— begin Dataset content —

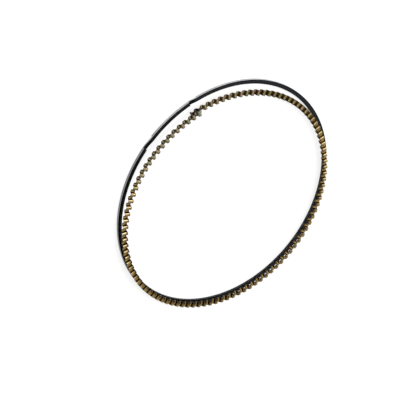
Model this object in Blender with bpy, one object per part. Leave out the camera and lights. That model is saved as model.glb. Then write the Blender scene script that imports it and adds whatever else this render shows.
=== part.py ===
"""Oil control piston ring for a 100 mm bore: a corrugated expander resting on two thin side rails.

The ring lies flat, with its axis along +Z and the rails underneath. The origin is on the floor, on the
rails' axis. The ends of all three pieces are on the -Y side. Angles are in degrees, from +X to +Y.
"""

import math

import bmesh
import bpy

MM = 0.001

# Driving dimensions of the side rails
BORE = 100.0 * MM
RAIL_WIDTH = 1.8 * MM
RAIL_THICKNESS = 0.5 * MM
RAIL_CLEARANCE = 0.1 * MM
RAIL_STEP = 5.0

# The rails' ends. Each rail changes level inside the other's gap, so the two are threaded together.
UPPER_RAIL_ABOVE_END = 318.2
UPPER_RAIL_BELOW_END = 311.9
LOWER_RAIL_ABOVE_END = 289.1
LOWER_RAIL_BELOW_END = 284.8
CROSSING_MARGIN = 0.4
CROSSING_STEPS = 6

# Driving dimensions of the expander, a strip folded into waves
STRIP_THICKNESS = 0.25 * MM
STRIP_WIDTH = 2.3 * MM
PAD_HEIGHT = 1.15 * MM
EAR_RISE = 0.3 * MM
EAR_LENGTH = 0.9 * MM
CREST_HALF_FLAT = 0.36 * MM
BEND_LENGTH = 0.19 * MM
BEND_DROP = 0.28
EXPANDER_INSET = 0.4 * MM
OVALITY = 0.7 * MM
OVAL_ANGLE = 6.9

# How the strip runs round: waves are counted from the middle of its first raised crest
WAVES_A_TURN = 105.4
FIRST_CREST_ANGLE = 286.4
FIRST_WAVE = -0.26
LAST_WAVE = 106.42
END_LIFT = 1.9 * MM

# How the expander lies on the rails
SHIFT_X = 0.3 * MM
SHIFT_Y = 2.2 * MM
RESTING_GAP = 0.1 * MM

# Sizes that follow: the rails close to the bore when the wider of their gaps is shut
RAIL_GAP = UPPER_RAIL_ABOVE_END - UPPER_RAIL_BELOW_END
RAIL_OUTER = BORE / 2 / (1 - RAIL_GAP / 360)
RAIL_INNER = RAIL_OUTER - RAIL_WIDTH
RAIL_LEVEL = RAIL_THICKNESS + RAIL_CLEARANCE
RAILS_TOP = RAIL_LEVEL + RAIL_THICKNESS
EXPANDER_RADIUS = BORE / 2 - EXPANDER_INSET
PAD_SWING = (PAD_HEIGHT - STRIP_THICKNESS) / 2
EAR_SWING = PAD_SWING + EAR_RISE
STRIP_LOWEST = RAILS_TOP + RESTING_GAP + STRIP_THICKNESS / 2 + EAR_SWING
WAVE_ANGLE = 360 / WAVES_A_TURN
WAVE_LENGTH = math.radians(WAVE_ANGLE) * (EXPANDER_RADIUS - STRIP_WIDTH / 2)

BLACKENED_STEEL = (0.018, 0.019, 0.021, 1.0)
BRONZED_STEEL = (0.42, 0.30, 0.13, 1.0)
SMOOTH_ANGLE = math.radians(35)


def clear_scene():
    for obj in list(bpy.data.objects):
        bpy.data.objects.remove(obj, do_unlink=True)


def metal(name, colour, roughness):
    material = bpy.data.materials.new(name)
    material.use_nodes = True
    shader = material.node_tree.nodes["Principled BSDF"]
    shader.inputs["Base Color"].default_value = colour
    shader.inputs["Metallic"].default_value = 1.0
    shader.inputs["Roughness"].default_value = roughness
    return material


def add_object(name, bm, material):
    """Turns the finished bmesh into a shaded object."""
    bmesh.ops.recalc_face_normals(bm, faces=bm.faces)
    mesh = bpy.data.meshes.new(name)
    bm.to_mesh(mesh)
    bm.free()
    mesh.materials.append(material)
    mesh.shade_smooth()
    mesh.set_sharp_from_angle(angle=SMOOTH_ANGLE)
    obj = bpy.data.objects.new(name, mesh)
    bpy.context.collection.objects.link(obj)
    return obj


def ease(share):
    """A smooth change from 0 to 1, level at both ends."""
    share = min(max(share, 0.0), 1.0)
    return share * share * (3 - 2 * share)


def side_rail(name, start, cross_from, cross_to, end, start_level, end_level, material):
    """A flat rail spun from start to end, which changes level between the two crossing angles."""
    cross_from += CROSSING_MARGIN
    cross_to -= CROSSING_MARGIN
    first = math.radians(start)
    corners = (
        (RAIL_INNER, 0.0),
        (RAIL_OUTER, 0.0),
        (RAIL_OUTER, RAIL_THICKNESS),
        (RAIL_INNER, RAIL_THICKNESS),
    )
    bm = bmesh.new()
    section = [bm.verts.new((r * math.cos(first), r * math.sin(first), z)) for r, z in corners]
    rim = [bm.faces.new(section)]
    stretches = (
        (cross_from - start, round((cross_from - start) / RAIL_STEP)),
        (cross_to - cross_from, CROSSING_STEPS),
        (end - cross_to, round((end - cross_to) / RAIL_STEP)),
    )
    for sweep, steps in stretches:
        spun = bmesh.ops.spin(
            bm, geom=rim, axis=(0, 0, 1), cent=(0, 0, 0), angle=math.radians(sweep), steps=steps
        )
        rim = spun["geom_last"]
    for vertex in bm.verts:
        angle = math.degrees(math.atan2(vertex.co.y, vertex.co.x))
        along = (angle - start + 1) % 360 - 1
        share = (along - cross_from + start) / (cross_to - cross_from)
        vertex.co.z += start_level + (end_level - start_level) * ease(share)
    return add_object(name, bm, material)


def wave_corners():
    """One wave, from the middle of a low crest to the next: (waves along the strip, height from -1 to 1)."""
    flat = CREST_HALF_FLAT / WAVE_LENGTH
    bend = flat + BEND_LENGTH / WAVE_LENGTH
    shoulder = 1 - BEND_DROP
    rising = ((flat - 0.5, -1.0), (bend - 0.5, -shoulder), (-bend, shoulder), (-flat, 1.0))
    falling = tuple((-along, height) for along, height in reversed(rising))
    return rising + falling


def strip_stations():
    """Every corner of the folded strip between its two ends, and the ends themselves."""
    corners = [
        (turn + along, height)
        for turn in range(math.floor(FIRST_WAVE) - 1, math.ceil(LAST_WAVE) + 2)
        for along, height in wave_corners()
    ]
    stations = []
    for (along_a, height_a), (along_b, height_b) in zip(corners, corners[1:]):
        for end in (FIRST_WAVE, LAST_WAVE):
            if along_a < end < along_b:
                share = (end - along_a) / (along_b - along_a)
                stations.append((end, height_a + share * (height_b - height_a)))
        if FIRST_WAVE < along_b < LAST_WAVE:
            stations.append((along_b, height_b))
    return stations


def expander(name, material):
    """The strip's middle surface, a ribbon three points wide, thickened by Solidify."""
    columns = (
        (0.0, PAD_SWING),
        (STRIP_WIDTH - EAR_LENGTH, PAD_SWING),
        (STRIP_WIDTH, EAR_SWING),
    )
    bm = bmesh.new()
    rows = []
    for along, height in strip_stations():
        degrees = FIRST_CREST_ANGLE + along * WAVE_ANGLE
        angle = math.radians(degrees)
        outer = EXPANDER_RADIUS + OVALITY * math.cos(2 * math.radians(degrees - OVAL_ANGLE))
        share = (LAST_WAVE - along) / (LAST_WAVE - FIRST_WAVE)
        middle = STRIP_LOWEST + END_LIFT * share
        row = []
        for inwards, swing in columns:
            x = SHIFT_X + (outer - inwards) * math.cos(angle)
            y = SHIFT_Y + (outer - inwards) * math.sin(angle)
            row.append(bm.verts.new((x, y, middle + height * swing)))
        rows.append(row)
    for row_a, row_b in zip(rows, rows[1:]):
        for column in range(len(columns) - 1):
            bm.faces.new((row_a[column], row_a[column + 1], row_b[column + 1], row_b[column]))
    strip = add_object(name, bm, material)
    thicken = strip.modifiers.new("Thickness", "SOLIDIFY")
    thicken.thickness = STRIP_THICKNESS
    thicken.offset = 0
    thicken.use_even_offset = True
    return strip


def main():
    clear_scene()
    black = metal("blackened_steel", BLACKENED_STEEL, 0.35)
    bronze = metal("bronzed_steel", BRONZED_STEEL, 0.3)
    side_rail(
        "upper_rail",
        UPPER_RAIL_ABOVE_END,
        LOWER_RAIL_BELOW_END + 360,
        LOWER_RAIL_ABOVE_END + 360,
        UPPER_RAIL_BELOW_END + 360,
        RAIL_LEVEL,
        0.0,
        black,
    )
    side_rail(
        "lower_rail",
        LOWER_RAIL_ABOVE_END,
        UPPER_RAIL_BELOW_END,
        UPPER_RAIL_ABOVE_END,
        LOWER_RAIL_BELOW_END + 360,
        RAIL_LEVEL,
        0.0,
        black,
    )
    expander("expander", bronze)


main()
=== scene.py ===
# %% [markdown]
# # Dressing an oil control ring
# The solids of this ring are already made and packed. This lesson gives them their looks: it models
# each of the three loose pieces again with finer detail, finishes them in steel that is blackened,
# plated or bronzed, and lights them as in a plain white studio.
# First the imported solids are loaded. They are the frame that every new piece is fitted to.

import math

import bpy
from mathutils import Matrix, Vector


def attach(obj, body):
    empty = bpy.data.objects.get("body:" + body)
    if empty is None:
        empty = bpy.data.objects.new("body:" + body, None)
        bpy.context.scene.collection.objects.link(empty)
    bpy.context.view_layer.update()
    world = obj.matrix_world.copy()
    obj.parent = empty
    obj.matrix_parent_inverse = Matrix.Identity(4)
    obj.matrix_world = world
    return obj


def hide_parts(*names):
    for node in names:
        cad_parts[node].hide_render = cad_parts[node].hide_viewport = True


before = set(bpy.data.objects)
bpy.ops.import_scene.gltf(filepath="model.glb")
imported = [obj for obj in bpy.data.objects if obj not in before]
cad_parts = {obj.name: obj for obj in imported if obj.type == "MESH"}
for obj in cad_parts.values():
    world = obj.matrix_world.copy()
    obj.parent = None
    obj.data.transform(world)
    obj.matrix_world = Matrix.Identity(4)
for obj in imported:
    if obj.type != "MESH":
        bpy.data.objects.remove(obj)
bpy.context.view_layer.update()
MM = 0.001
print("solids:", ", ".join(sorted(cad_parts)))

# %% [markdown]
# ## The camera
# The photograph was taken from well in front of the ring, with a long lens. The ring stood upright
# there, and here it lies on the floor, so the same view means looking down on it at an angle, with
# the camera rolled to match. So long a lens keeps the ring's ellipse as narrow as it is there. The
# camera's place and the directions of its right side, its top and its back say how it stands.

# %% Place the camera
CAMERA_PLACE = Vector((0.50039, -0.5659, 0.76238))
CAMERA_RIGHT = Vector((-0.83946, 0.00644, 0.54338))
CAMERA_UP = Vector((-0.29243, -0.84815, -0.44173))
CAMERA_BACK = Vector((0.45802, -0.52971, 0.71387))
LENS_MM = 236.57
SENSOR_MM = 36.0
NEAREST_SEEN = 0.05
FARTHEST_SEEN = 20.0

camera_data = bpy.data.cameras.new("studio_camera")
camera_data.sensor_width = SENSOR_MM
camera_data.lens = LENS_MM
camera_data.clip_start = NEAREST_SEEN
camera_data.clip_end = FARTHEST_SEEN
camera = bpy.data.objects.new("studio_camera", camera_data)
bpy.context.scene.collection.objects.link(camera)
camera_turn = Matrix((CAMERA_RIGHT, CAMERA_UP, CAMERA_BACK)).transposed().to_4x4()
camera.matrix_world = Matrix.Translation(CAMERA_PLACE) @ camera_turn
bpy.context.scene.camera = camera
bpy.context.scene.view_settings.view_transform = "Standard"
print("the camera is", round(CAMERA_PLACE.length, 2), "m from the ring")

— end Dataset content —

> _What to produce_: Take exactly the lines from the one containing "thicken.thickness = STRIP_THICKNESS" through the one containing "obj.matrix_parent_inverse = Matrix.Identity(4)" in the data above, and output them with nothing added.

> _Correct output_:
    thicken.thickness = STRIP_THICKNESS
    thicken.offset = 0
    thicken.use_even_offset = True
    return strip


def main():
    clear_scene()
    black = metal("blackened_steel", BLACKENED_STEEL, 0.35)
    bronze = metal("bronzed_steel", BRONZED_STEEL, 0.3)
    side_rail(
        "upper_rail",
        UPPER_RAIL_ABOVE_END,
        LOWER_RAIL_BELOW_END + 360,
        LOWER_RAIL_ABOVE_END + 360,
        UPPER_RAIL_BELOW_END + 360,
        RAIL_LEVEL,
        0.0,
        black,
    )
    side_rail(
        "lower_rail",
        LOWER_RAIL_ABOVE_END,
        UPPER_RAIL_BELOW_END,
        UPPER_RAIL_ABOVE_END,
        LOWER_RAIL_BELOW_END + 360,
        RAIL_LEVEL,
        0.0,
        black,
    )
    expander("expander", bronze)


main()
=== scene.py ===
# %% [markdown]
# # Dressing an oil control ring
# The solids of this ring are already made and packed. This lesson gives them their looks: it models
# each of the three loose pieces again with finer detail, finishes them in steel that is blackened,
# plated or bronzed, and lights them as in a plain white studio.
# First the imported solids are loaded. They are the frame that every new piece is fitted to.

import math

import bpy
from mathutils import Matrix, Vector


def attach(obj, body):
    empty = bpy.data.objects.get("body:" + body)
    if empty is None:
        empty = bpy.data.objects.new("body:" + body, None)
        bpy.context.scene.collection.objects.link(empty)
    bpy.context.view_layer.update()
    world = obj.matrix_world.copy()
    obj.parent = empty
    obj.matrix_parent_inverse = Matrix.Identity(4)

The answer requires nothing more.